Tunneling can repair the damage caused by such a topological change. Whenever strips are broken or created by such a topological change, a tunnel search should be performed starting from the strip ends in the vicinity of the topological change.

In addition, tunnel searches should be performed starting from some of the other strip ends in the mesh, since a topological change or even the changes caused by tunneling may allow other tunnels to be found where none existed before.

Results in CLOD Meshes

A sequence of 5,000 topology-changing operations was performed upon a 20,000-face version of the Stanford Bunny. Each operation was an edge collapse (EC) or vertex split (VS), randomly chosen with equal probability. Operations were performed at random locations of the mesh.

The graph below shows how the number of strips (vertical axis) changes as the number of operations (horizontal axis) increases.

In the experiment that produced the red line, each EC or VS was followed by an attempt to join triangle strips that both ended in one of the triangles involved in the EC or VS, or in an adjacent triangle. Such local repairs are not sufficient to maintain a good stripification.

The other three lines show that tunneling can maintain a relatively constant number of triangle strips. In each of those three experiments, each EC or VS was followed by:

For the blue line, each tunnel was bounded in length to 10 edges and there were 5 tunnels attempted elsewhere in the mesh.

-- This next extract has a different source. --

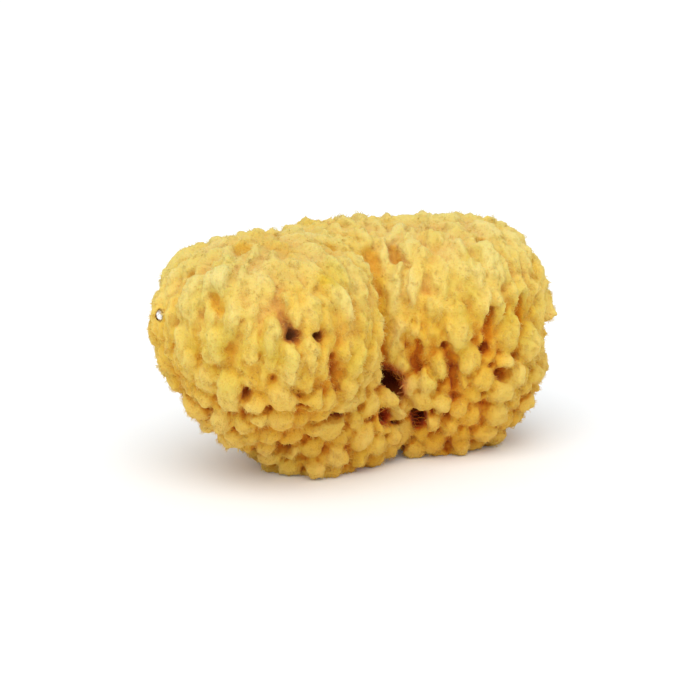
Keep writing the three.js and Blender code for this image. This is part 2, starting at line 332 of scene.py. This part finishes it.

For the green line, each tunnel was bounded in length to 20 edges and there were 5 tunnels attempted elsewhere in the mesh.

For the purple line, each tunnel was bounded in length to 50 edges and there were 10 tunnels attempted elsewhere in the mesh.

The grey region shows the minimum number of strips achieved when tunneling is performed repeatedly with no restrictions after each EC or VS operation.

Tunneling clearly helps to maintain a good stripification. The additional time for tunneling can be adjusted with the two parameters above to trade execution speed for stripification quality. Tunneling is fast: The experiment with the blue line took only 104% the time of the "local-only" experiment with the red line.